Secara struktural, Polri mutlak harus independen serta bebas intervensi manapun agar profesionalitasnya berjalan optimal dalam melindungi, melayani, dan mengayomi masyarakat, menjaga kamtibmas, serta penegakkan hukum dalam rangka mengawal pembangunan. Sungguh mulia. Bahkan ilmuwan Islam, Ibnu Tamil, pernah berpendapat tentang polisi, kurang lebih begini: “60 tahun kamu memiliki polisi yang jelek, jauh lebih baik daripada satu malam saja tidak ada polisi” Bayangkan, dalam semalam negara bisa chaos karena marak pencurian, perampokan, pembunuhan dan lain-lain karena ketiadaan polisi.

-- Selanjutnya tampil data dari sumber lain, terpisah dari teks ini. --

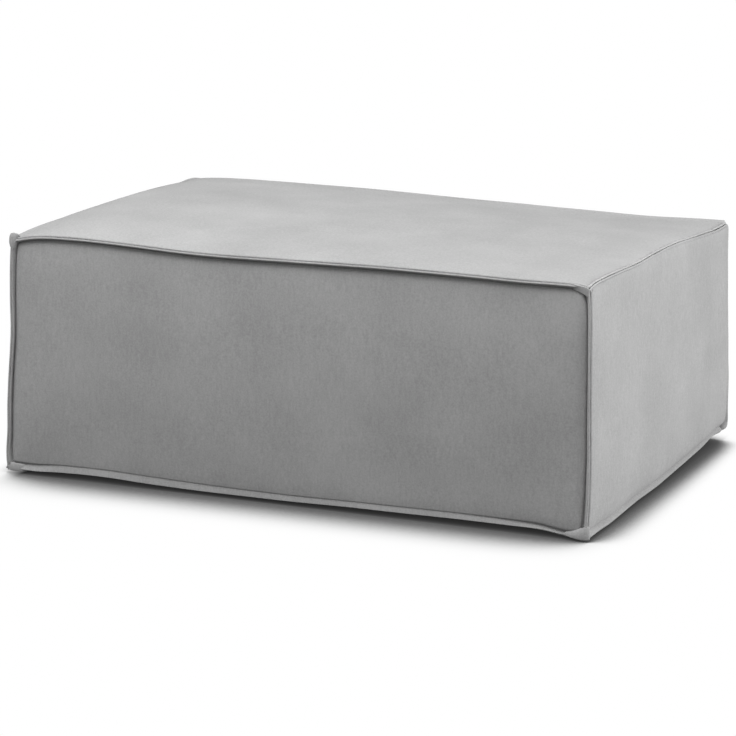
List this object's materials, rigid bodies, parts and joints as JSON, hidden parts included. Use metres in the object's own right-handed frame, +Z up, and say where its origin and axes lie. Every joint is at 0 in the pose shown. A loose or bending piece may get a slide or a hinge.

Gilirannya, kewenangan diskresi pun dilekatkan ke anggota Polri di lapangan semata-mata demi kepentingan umum. Tak lain. Tetapi secara personal, jika Polri dalam genggam bad cops (polisi-polisi buruk), dengan kewenangan dan lingkup tugas yang luas ia mampu menciptakan malapetaka dan bencana kemanusiaan di masyarakat. Ini keniscayaan peradaban.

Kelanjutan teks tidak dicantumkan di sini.